Do not overcorrect by making every finish heavy. A converted sunroom still deserves air, light, and a connection to the outside; the trick is giving that openness enough interior structure to feel comfortable.

Use AI design to preview the conversion before you commit

Use AI design as a rehearsal for the visible design, not as a permit set. Photograph the enclosed porch from the main entry into the space, with the threshold, floor, windows, ceiling, and exterior door visible. Take a second image from the opposite corner if the room has a step, radiator, low sill, sloped roof, or sliding track that controls the plan.
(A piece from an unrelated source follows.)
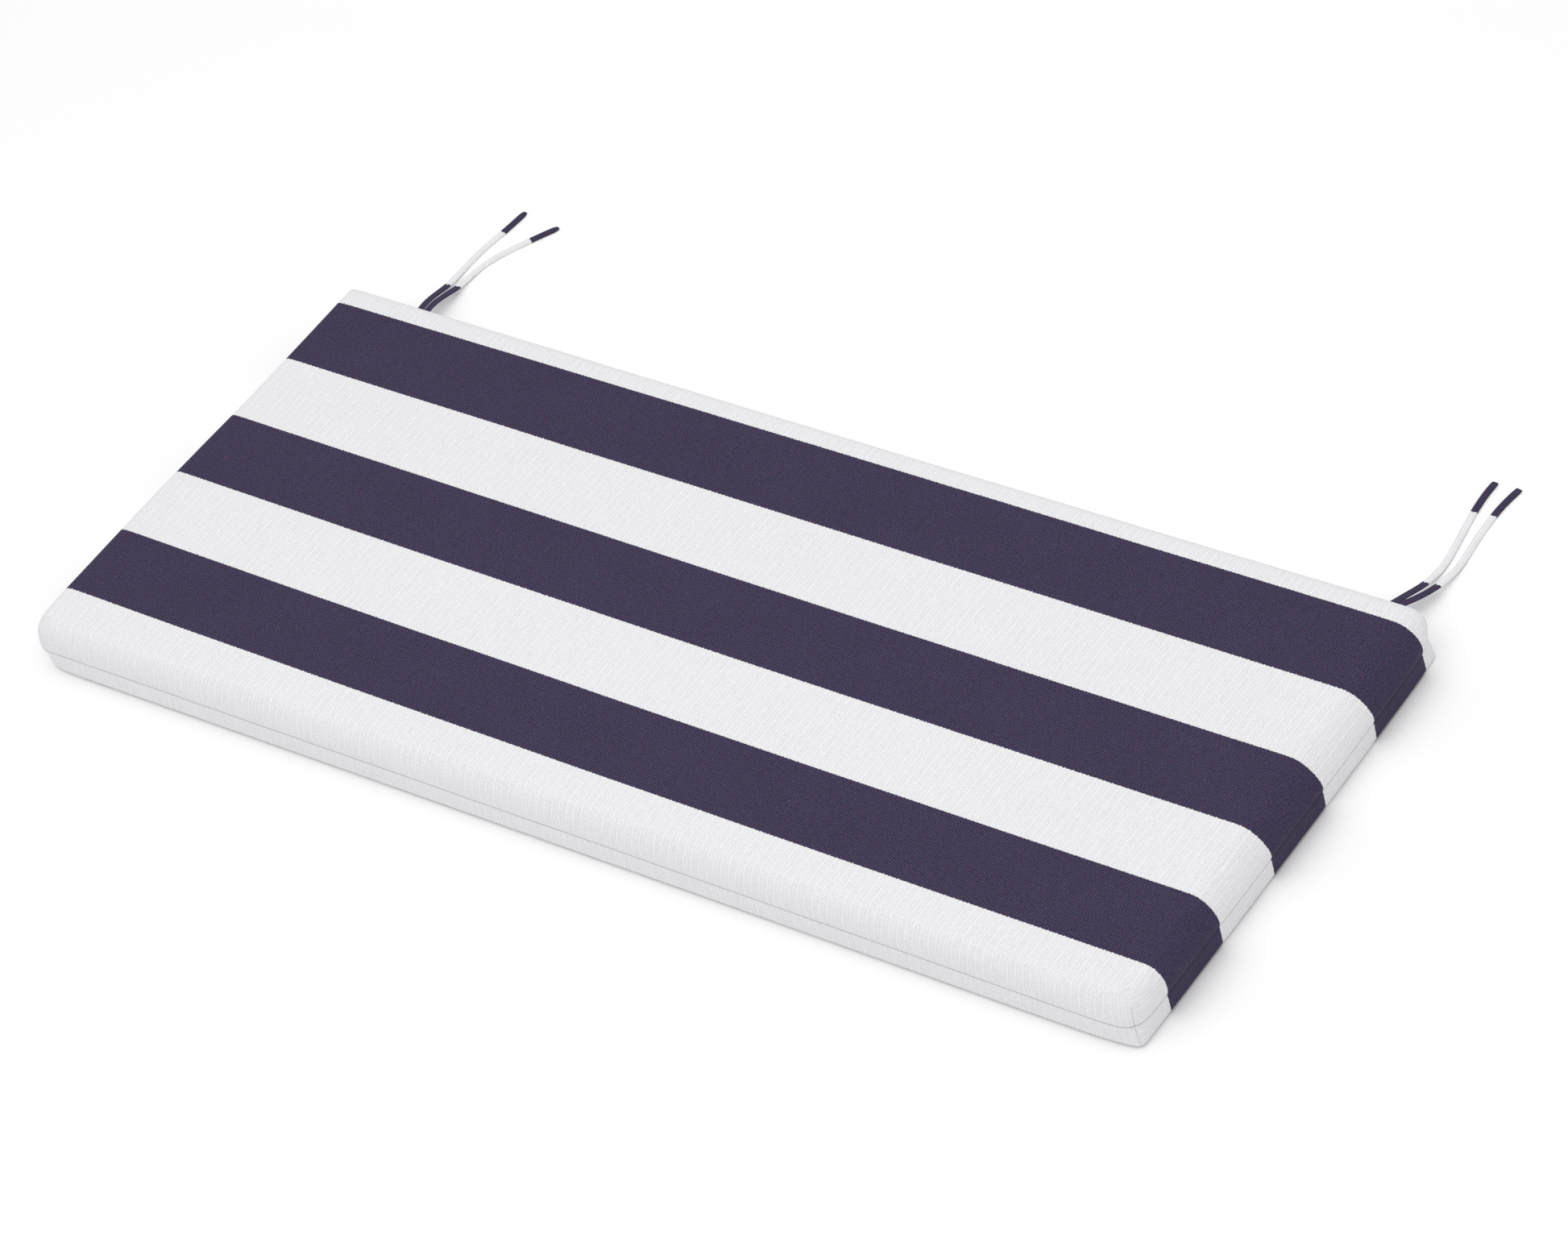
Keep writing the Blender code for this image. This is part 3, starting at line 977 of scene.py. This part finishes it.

Write the prompt around constraints. Ask for a converted sunroom using the existing window locations, existing ceiling height, a 30-inch walkway, warm 2700K lamps, full-height linen panels, a 60-inch loveseat, one round side table, and no change to the floor level. For an office version, specify a 24-inch-deep desk, glare control, closed storage under 16 inches deep, and the view you want behind video calls.

Judge the previews by what survives across versions. If every good image includes woven shades, a warmer floor plane, lower furniture, and two lamps, those are probably the real moves. If one dramatic image only works because the tool erased the porch tracks and widened the room, keep the atmosphere and redesign the plan.

A successful ai enclosed porch redesign should make the space feel less like a compromise between indoors and outdoors. It should tell you where comfort starts, where the walkway runs, how the glass is softened, and which furniture can fit without pretending the room is larger than it is.